The dinosaur can be viewed lumbering up to the podium, setting the mic amid feedback, and when he speaks English in a human voice, stating:
"Listen up, people. You're headed for a climate disaster. And yet, every year, governments spend hundreds of billions of public funds on fossil fuel subsidies."
"Imagine if we'd spent hundreds of billions per year subsidizing giant meteors," proceeded the unnamed dinosaur, referring to the fact that we believe that the age of dinosaurs on earth was ended by an enormous meteor. "That's what you're doing right now!"
The dinosaur goes on, as all eyes in the house are fixed on him:
"Around the world, people are living in poverty. Don't you think helping them would make more sense than – I don't know – paying for the demise of our entire species?"
The dinosaur remains true to the classic climate activist narrative, sounding a lot like Greta Thunberg did in Aug. 2021 during one of her speeches:
"You've got a huge opportunity right now as you rebuild your economies and bounce back from this pandemic. So, here's my wild idea: don't choose extinction! Save your species before it's too late."

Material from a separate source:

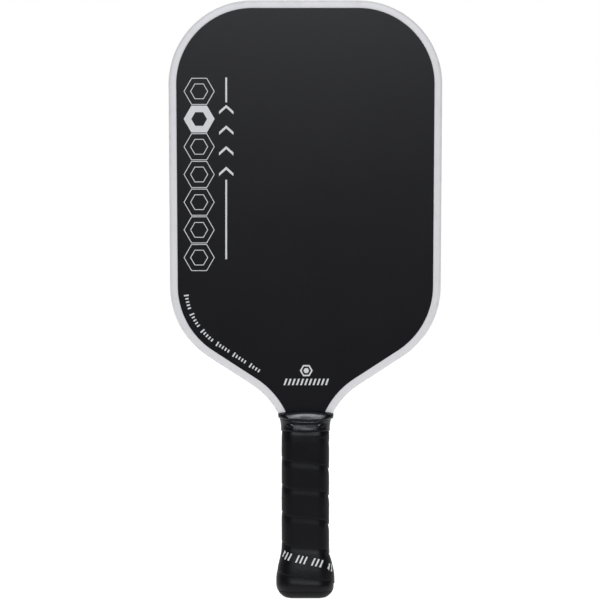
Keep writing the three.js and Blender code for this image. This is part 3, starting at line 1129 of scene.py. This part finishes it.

"It's time for you humans to stop making excuses and start making changes. Thank you."
"Getting rid of fossil fuel subsidies is an important component of any comprehensive climate solution," Michael Mann, a climatologist at The Pennsylvania State University and leading climate change communicator, told Live Science. Mann further thinks that the climate crisis cannot be avoided by focusing only on fossil fuel subsidies.
"The priority should be on cutting emissions. Getting rid of fossil fuel subsidies is one piece of that. But so are incentives for renewables and carbon pricing," Mann stated. "I wouldn't want to put the onus on any of these mechanisms. We need them all," he continued.
The video also highlights the opportunities that the COVID-19 pandemic has given humanity to make significant changes. "You've got a huge opportunity right now, as you rebuild your economies and bounce back from this pandemic," the dinosaur said. "This is humanity's big chance."
Not everybody is on board with the U.N.’s position on climate change. On Sept. 23, 2019, a collection of 500 scientists worldwide addressed a letter to the U.N. protesting what they called "alarmism" on the U.N.'s part.